If we define these too early, there is a risk that the definition we provide is not consistent with the forthcoming NIST standard.

Would be acceptable to delay making a further decision, at least until after the Lightweight Cryptography Workshop on June 21-22 June 2023? (see https://csrc.nist.gov/projects/lightweight-cryptography)

If you need to provide access to these algorithms in your implementation prior to that, you could initially define vendor-specific key types and algorithms for this purpose.

oberon-sk commented 1 year ago

Sounds good, thanks!

athoelke commented 1 year ago

Update following the LWC conference in June.

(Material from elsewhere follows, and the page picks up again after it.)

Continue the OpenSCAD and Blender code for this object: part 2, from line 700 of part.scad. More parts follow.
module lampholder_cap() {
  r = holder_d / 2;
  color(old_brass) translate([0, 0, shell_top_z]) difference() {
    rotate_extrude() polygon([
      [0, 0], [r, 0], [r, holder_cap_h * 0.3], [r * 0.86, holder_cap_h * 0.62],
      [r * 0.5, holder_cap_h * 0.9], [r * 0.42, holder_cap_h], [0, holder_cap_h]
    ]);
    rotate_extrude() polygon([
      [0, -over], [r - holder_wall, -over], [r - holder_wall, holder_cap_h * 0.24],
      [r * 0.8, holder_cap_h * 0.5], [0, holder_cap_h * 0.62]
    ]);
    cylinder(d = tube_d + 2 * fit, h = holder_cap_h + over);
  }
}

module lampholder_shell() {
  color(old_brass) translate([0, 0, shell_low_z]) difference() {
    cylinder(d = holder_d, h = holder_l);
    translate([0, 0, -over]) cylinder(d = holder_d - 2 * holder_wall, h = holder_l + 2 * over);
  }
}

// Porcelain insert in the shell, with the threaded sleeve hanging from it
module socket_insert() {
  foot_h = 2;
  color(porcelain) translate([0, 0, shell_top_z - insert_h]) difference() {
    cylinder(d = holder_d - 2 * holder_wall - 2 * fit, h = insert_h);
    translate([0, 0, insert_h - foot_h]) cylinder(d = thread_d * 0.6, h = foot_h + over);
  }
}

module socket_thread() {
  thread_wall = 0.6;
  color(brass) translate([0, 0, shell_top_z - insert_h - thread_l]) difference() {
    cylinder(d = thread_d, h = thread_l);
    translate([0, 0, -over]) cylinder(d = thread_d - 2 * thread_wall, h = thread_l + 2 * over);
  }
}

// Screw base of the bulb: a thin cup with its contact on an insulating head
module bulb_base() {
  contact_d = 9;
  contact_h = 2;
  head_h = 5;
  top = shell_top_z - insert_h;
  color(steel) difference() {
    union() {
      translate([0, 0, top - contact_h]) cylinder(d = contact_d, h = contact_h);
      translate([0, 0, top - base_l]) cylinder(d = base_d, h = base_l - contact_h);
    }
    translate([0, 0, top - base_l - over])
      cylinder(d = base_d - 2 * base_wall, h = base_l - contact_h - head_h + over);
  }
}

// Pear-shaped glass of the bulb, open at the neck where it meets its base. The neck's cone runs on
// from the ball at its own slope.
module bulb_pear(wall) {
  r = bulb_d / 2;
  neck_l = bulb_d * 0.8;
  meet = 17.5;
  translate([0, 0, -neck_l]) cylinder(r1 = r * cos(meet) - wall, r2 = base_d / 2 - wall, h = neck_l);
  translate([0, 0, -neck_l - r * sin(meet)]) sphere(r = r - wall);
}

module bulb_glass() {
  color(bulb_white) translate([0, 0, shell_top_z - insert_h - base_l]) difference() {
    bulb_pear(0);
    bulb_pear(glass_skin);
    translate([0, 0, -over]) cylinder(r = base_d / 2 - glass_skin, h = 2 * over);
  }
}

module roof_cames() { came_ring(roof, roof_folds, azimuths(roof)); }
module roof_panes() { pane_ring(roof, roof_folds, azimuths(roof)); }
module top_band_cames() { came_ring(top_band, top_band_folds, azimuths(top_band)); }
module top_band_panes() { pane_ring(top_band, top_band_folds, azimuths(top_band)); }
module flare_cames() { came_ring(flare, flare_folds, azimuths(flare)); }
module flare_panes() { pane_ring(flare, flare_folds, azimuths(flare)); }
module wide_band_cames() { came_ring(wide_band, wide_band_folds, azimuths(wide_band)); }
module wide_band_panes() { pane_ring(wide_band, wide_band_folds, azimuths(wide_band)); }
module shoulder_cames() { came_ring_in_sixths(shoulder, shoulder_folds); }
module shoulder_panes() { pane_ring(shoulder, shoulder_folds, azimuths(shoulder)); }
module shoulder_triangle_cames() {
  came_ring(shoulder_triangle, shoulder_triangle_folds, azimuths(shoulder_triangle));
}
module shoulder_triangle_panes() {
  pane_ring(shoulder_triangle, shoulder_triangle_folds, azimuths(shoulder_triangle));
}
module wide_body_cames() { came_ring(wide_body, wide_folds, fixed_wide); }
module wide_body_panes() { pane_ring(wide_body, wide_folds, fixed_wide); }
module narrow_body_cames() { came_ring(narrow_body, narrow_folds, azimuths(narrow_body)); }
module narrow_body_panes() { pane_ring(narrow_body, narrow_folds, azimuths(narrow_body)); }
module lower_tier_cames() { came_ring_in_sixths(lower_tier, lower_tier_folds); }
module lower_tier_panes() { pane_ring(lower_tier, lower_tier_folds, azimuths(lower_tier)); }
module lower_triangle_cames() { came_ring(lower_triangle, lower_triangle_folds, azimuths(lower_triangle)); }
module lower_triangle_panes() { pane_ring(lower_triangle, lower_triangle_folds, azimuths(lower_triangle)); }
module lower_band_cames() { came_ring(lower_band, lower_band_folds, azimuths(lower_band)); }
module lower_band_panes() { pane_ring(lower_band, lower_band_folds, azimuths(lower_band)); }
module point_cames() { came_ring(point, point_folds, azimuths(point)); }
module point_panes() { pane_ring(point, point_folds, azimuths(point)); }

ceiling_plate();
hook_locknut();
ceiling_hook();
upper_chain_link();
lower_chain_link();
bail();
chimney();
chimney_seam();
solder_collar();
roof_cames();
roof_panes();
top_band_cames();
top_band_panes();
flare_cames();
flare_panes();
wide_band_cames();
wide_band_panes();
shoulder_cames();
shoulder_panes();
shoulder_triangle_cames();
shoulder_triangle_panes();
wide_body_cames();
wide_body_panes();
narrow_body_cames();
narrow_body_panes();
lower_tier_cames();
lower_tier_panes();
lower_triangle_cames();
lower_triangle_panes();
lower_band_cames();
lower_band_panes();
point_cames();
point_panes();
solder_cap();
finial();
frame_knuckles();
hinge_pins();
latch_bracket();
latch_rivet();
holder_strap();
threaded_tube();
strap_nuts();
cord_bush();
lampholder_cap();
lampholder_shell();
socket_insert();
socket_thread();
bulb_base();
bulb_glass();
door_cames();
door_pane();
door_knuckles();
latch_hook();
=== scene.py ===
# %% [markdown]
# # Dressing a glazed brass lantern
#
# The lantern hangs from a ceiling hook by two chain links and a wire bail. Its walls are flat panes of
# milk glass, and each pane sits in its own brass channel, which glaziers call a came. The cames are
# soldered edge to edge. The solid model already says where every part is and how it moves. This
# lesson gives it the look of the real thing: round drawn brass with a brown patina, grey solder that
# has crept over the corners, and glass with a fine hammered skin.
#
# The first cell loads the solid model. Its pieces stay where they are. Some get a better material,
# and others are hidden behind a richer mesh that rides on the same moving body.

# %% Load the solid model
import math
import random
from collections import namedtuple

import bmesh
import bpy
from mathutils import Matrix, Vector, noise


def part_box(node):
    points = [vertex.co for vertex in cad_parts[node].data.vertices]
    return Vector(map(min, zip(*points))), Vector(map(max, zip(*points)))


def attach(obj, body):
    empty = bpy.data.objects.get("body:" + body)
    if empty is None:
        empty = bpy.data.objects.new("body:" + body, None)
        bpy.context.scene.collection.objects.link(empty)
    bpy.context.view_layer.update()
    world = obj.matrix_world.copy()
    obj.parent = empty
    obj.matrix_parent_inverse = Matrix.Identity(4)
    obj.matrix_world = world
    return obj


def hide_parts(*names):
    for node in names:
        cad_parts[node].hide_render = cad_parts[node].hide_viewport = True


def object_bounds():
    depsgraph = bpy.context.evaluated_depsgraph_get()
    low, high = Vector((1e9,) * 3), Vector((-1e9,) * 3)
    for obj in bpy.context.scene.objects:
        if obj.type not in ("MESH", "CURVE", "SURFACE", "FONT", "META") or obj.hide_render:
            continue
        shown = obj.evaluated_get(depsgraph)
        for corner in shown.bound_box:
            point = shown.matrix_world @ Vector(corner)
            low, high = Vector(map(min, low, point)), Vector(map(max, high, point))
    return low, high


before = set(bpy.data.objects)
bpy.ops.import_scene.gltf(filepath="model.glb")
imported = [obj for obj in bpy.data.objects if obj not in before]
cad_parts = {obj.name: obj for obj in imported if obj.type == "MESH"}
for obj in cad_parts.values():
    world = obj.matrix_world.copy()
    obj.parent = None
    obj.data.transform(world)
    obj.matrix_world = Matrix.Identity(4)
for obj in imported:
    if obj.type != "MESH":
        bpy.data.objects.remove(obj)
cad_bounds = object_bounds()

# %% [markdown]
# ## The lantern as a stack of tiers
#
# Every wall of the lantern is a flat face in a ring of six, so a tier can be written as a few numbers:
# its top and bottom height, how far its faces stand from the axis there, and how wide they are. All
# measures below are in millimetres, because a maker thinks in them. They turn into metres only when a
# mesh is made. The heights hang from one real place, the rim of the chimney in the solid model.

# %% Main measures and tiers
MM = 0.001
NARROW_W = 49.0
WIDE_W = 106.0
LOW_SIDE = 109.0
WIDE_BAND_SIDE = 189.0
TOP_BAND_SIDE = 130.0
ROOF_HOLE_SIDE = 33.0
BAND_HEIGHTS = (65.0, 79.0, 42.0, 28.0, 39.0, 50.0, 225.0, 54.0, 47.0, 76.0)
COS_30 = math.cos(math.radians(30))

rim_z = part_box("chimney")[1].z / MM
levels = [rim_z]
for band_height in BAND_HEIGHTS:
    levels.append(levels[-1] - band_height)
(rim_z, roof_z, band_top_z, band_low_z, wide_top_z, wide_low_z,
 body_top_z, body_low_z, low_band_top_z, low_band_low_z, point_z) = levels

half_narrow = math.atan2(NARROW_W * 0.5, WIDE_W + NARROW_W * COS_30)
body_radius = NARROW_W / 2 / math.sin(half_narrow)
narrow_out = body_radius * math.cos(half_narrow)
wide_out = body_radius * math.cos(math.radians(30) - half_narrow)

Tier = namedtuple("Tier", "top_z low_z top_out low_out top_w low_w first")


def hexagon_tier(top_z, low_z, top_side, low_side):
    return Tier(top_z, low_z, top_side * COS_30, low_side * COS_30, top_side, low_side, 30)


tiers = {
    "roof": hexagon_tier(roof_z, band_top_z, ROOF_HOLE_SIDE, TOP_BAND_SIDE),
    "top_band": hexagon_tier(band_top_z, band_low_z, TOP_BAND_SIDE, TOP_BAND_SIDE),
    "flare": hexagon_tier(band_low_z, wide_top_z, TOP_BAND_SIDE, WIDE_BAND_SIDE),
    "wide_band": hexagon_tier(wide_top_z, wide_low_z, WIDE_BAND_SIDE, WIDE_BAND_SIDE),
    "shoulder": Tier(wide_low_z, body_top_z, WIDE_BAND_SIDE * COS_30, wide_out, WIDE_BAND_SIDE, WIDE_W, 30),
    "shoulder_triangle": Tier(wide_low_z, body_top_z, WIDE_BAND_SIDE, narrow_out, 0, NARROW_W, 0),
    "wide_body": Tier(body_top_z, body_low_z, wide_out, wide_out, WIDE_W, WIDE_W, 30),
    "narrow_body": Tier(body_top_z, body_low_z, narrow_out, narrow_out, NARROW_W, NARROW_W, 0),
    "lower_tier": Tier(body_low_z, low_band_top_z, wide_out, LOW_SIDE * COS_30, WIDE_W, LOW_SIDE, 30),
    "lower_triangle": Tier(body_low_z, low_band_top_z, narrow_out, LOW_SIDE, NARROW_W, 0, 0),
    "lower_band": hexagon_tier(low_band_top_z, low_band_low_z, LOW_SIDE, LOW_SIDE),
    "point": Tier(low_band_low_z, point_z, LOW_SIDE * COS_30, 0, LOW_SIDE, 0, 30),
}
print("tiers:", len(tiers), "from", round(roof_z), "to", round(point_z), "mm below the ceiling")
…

The conference website has links for all of the presentations over the two days. The final three are specifically relevant to understanding what will be standardized:

At this point it is not clear which, if any, of the ideas in these presentations might be included in the NIST specifications, and the final presentation suggests a tentative timeline of 'Fall 2023', but might include renaming.

Unless there is a strong need to define an API prior to the NIST documentation, I would propose to wait until then.

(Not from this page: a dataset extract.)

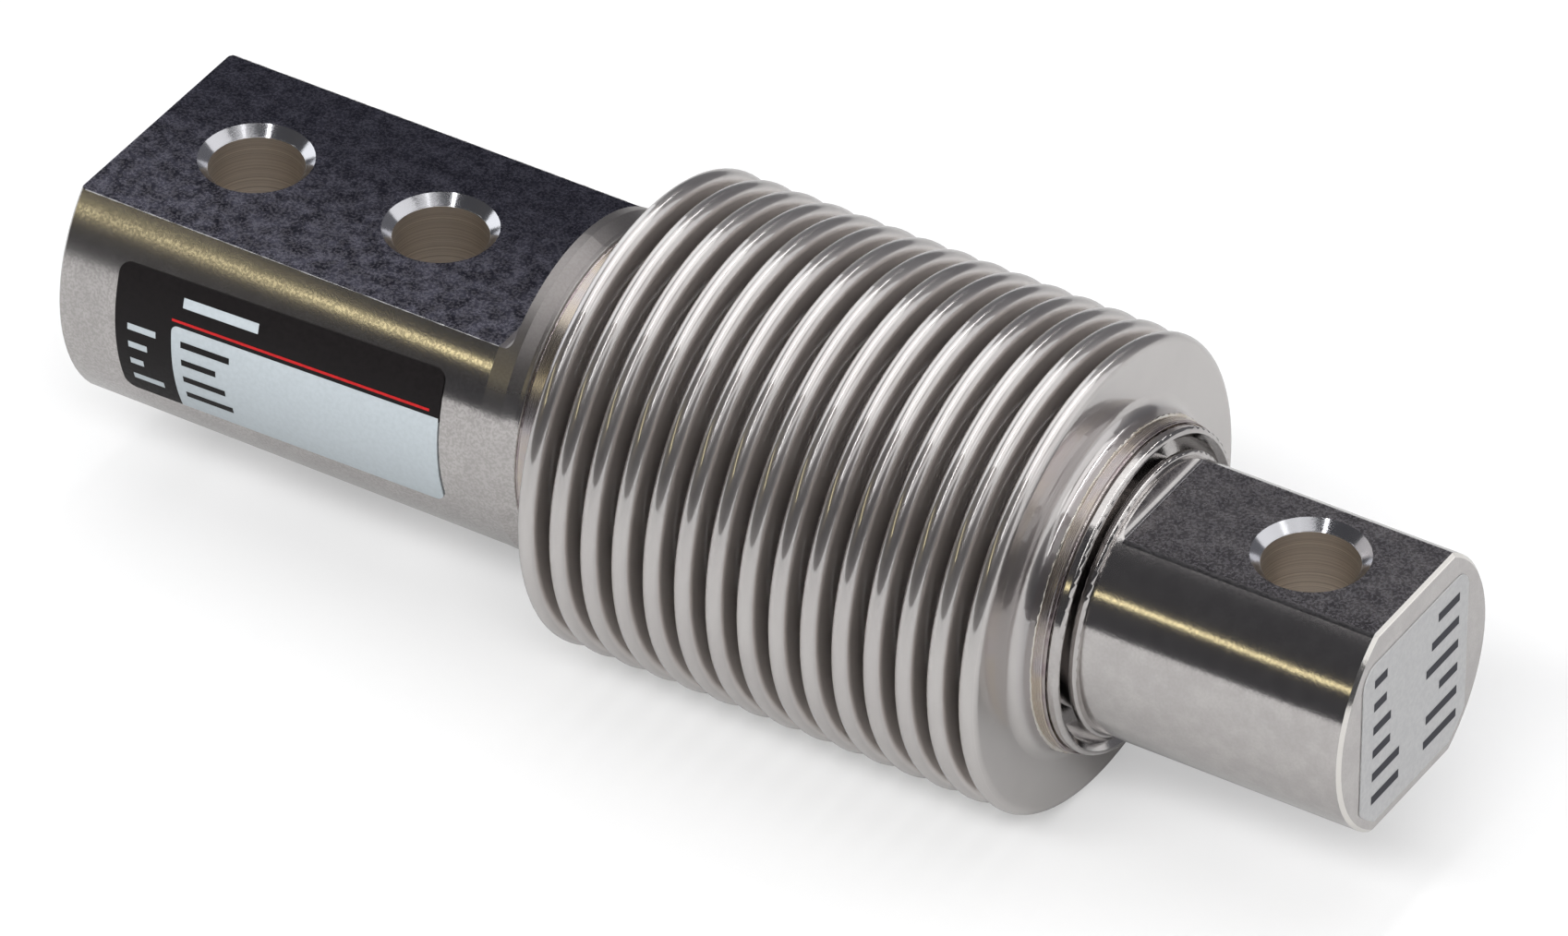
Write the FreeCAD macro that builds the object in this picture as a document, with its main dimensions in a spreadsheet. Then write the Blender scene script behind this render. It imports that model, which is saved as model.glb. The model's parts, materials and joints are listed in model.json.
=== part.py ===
import FreeCAD, Part
import Sketcher
import math
import os

# Single-ended bending beam load cell with a welded metal bellows, in millimetres.
# +X runs from the bolted fixed end to the load end and +Z is up. The origin is the
# middle of the fixed end's two bolt holes, on its flat underside. Every sub-part is
# built about the beam's own centre line and then lifted by half the beam's height.

SIZES = [
    # name, value, note
    ("half_height", 13.0, "centre line to each clamping flat"),
    ("load_crown", 2.25, "round sides of the load end, out from its flats"),
    ("neck_step", 1.25, "load shaft down to the floor of the relief groove"),
    ("relief_width", 2.9, "relief groove, from its floor out to its mouth"),
    ("relief_rim", 0.6, "mouth of the relief groove out to the ring seats"),
    ("ring_wall", 0.91, "thickness of the weld rings"),
    ("ring_clearance", 0.02, "between weld rings, seats and cuffs"),
    ("fixed_lip_height", 1.1, "weld lip of the fixed end above its ring seat"),
    ("load_lip_height", 0.6, "weld lip of the load end above its ring seat"),
    ("taper_height", 0.75, "round sides of the fixed end above its weld lip"),
    ("flange_height", 0.55, "shoulder flange above the load shaft"),
    ("core_step", 2.9, "ring seats down to the round stock of the measuring zone"),
    ("fold_height", 8.15, "inside of the bellows tube to its crests"),
    ("bolt_bore_radius", 5.25, "clearance bores for M10 screws"),
    ("bore_chamfer", 1.1, "45 degree mouth of each bore"),
    ("bolt_pitch", 23.5, "between the two fixed end bores"),
    ("end_to_bolt", 12.9, "fixed end face to the first bore"),
    ("bolt_to_collar", 18.05, "second bore to the end of the fixed flats"),
    ("flat_corner", 0.8, "cutter radius where a flat meets round stock"),
    ("collar_width", 1.05, "full round collar behind the fixed flats"),
    ("taper_length", 1.35, "cone from the collar down to the weld lip"),
    ("fixed_lip_width", 0.7, "weld lip at the fixed end"),
    ("fixed_lip_round", 0.25, "rounded edge of the fixed end's weld lip"),
    ("fixed_seat_length", 4.05, "seat for the fixed weld ring"),
    ("load_seat_length", 2.85, "seat for the load weld ring"),
    ("load_lip_width", 1.5, "weld lip at the load end"),
    ("load_lip_round", 0.45, "rounded edges of the load end's weld lip"),
    ("relief_depth", 3.15, "relief groove behind the load lip"),
    ("relief_flare", 0.6, "45 degree mouth of the relief groove"),
    ("flange_inset", 0.15, "start of the shoulder flange, inside the groove's mouth"),
    ("flange_width", 1.0, "shoulder flange of the load end"),
    ("flange_edge", 0.35, "rounded edges of the shoulder flange"),
    ("flange_to_flat", 0.5, "round stock left before the load flats"),
    ("flat_to_load_bore", 18.1, "start of the load flats to the load bore"),
    ("load_bore_to_end", 12.55, "load bore to the load end face"),
    ("fixed_face_bevel", 0.3, "turned bevel, left on the round sides of the fixed end face"),
    ("load_face_bevel", 0.4, "bevel around the load end face"),
    ("web_thickness", 3.2, "thin bending webs over and under the cross bores"),
    ("side_gap", 0.1, "side faces of the measuring block to the wire passage"),
    ("core_corner", 2.0, "cutter radius at the ends of the measuring block"),
    ("web_bore_radius", 7.3, "cross bores that leave the thin bending webs"),
    ("web_bore_pitch", 22.0, "between the two cross bores"),
    ("web_slot_height", 3.4, "slot that joins the cross bores"),
    ("port_edge", 1.35, "rim of the cable gland to the round side of the fixed end"),
    ("port_radius", 6.0, "cable port in the fixed end face"),
    ("port_depth", 8.4, "cable port in the fixed end face"),
    ("passage_clearance", 0.45, "lead wires to the wall of their passage"),
    ("convolutions", 15, "crests of the bellows"),
    ("bellows_pitch", 3.85, "from crest to crest"),
    ("bellows_wall", 0.3, "thickness of the formed tube"),
    ("crest_radius", 1.1, "outside radius of each crest fold"),
    ("cuff_fillet", 1.5, "blend from each end disc to its cuff"),
    ("cuff_length", 0.6, "straight cuff at each end"),
    ("cuff_overlap", 1.05, "cuff length carried by the fixed weld ring"),
    ("load_cuff_overlap", 1.5, "cuff length carried by the load weld ring"),
    ("ring_bevel", 0.25, "weld preparation on each ring"),
    ("gauge_length", 6.4, "strain gauge film"),
    ("gauge_width", 4.4, "strain gauge film"),
    ("gauge_thickness", 0.15, "strain gauge film"),
    ("gauge_corner", 0.5, "rounded corners of the film"),
    ("tab_length", 1.2, "solder tabs of a gauge"),
    ("tab_width", 1.0, "solder tabs of a gauge"),
    ("tab_pitch", 2.2, "between the two tabs of a gauge"),
    ("tab_thickness", 0.05, "solder tabs of a gauge"),
    ("board_gap", 1.3, "terminal board to the gauges at both its ends"),
    ("board_width", 9.0, "terminal board across the beam"),
    ("board_thickness", 0.8, "terminal board"),
    ("board_corner", 0.8, "rounded corners of the board"),
    ("pad_margin", 0.9, "first and last wire pad to the ends of the board"),
    ("pad_inset", 0.6, "wire pads to the long edge of the board"),
    ("pad_length", 1.6, "wire pad across the board"),
    ("pad_width", 1.2, "wire pad along the board"),
    ("pad_thickness", 0.06, "wire pads"),
    ("trim_flange_radius", 0.8, "end cheeks of a wire wound trim resistor"),
    ("trim_core_radius", 0.55, "wound middle of a trim resistor"),
    ("trim_length", 3.2, "trim resistor"),
    ("trim_cheek", 0.4, "width of each end cheek"),
    ("trim_margin", 1.7, "outer trim resistors to the ends of the board"),
    ("trim_row_offset", 0.6, "trim resistors from the board's middle"),
    ("trim_seat", 0.03, "adhesive under a trim resistor"),
    ("core_wire_radius", 0.45, "insulated lead wire"),
    ("wire_spacing", 0.1, "between neighbouring lead wires in the passage"),
    ("wire_tail", 1.2, "free wire ends, behind the cone of the gland"),
    ("wire_bend", 1.2, "bend radius of a lead wire"),
    ("wire_drop", 0.3, "straight end of a lead wire over its pad"),
    ("gauge_wire_radius", 0.2, "enamelled twin lead of a gauge"),
    ("gauge_wire_bend", 0.7, "bend radius of a gauge lead"),
    ("gauge_wire_rise", 0.4, "straight ends of a gauge lead"),
    ("gauge_wire_landing", 1.2, "gauge leads, in from the edges of the board"),
    ("gauge_wire_standoff", 0.5, "gauge lead beside the measuring block"),
    ("plug_length", 3.0, "potting plug at the end of the wire passage"),
    ("plug_clearance", 0.01, "potting plug to its walls"),
    ("gland_rim", 1.0, "rim of the cable gland body, out past the port"),
    ("gland_flange_width", 1.0, "rim of the cable gland body"),
    ("gland_clearance", 0.04, "gland parts in their threads"),
    ("gland_wall", 1.36, "gland body around its threaded mouth"),
    ("gland_mouth_depth", 4.2, "threaded mouth, in from the rim"),
    ("gland_throat_radius", 2.6, "wire bore of the gland body"),
    ("cable_bore_radius", 3.0, "cable bore of the seal, washer and pressure screw"),
    ("gland_cone_length", 1.2, "cone that squeezes the seal"),
    ("seal_length", 2.2, "straight part of the cable seal"),
    ("washer_thickness", 0.5, "pressure washer"),
    ("nut_hex_width", 12.0, "across the flats of the pressure screw"),
    ("nut_head_width", 2.0, "head of the pressure screw"),
    ("nut_bevel", 0.4, "bevelled rim of the pressure screw"),
    ("rating_length", 40.9, "rating label along the beam"),
    ("rating_height", 16.3, "rating label, measured flat across its curve"),
    ("rating_corner", 1.3, "rounded corners of the rating label"),
    ("rating_from_face", 27.95, "fixed end face to the middle of the rating label"),
    ("rating_rise", 0.85, "middle of the rating label above the centre line"),
    ("rating_tilt", 1.5, "slope of the rating label, in degrees"),
    ("label_thickness", 0.12, "both labels"),
    ("label_glue", 0.02, "adhesive under both labels"),
    ("wiring_margin", 1.35, "wiring label to the round sides of the load end"),
    ("wiring_side_trim", 3.1, "straight sides of the wiring label, in from its round"),
    ("wiring_top_margin", 3.4, "wiring label to the upper flat"),
    ("wiring_foot_margin", 1.5, "wiring label to the lower flat"),
    ("wiring_corner", 2.4, "rounded corners of the wiring label"),
]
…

athoelke commented 3 days ago

Finally! - NIST has published a public draft for review and comment: https://csrc.nist.gov/pubs/sp/800/232/ipd

This includes not just a definition for an AEAD and a Hash function, but also includes two XOF variants.

I will post more once I have had a chance to review the new specification.

athoelke commented 1 day ago

I think the Ascon AEAD and Hash should be straight-forward:

For the XOF variants, we haven't yet got a dedicated XOF API, which could also be useful for defining SHAKE128 and SHAKE256 algorithms (not just the specified-output-size hash algorithms such as SHAKE128/256 etc.). In a previous [private] discussion, we tentatively concluded that the KDF API was the best fit for XOF:

The Ascon-CXOF128 XOF has an additional context parameter (0 to 256 bytes in size). This addition adds a further benefit of using of the key derivation API, which already supports multiple inputs.

We could give XOF algorithms their own category, distinct from KDFs, though it is not clear that is particularly beneficial. All XOFs should have the property that the input message can be split into fragments of any size without affecting the result, and that the output can be extracted in fragments of any size without affecting the overall output. For this, I think we want a new input step PSA_KEY_DERIVATION_INPUT_MESSAGE. For the Ascon-CXOF128 context, we can reuse PSA_KEY_DERIVATION_INPUT_CONTEXT, and given the size limit we could either require this to be provided in a single call, or also permit fragmentation?

Then we would have as draft proposed encodings:

#define PSA_ALG_ASCON_XOF128 ((psa_algorithm_t)0x08004200)
#define PSA_ALG_ASCON_CXOF128 ((psa_algorithm_t)0x08004300)

If this is the right approach for XOF functions, then we would also add SHAKE128 and SHAK256 for good measure:

#define PSA_ALG_SHAKE128 ((psa_algorithm_t)0x08004000)
#define PSA_ALG_SHAKE256 ((psa_algorithm_t)0x08004100)
athoelke commented 1 day ago

Note:

The NIST publication is an initial draft, with review open until February 2025. Therefore, any API proposed here, or written up as a pull-request, prior to the final publication of SP 800-232, should be considered BETA, and subject to change in line with changes made to the approved algorithms.